In the face of a claim, your first call should be to your insurance provider. They will appoint legal counsel experienced in defending professionals. Your role is to provide that counsel with a complete and organised record of your process. Your diligence in project management today becomes your best defence tomorrow.

Ultimately, a limitation of liability clause is your agency’s last line of defence. By negotiating it strategically, aligning it with your insurance, and backing it up with professional, documented procedures, you are not being difficult—you are being a responsible business owner, protecting the future you have worked so hard to build.

Frequently Asked Questions About E&O Insurance for Canadian Agencies

What is the retroactive date of my new E&O policy?
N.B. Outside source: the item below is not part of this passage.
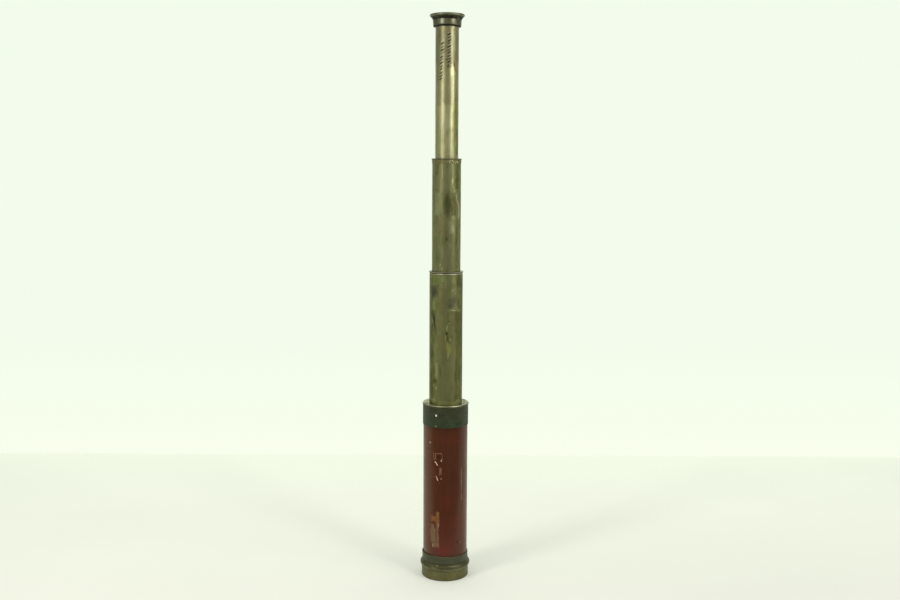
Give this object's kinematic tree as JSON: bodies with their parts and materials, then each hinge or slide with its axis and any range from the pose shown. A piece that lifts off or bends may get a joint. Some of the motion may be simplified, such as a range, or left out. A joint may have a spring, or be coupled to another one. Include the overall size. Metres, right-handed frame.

The retroactive date determines which past work is covered. Any work performed before this date won’t be covered by the new policy.

What are the costs for 1, 3, and 5-year tail coverage options?

Tail coverage typically costs 150-250% of the last annual premium but is essential when switching insurers or closing your business to cover work performed in the past.

Does the new policy cover work under my previous corporate structure?

Verify coverage continuity if you’ve changed from a sole proprietorship to an incorporation or undergone other structural changes. You may need to ensure the new policy explicitly names the prior entity to avoid coverage gaps.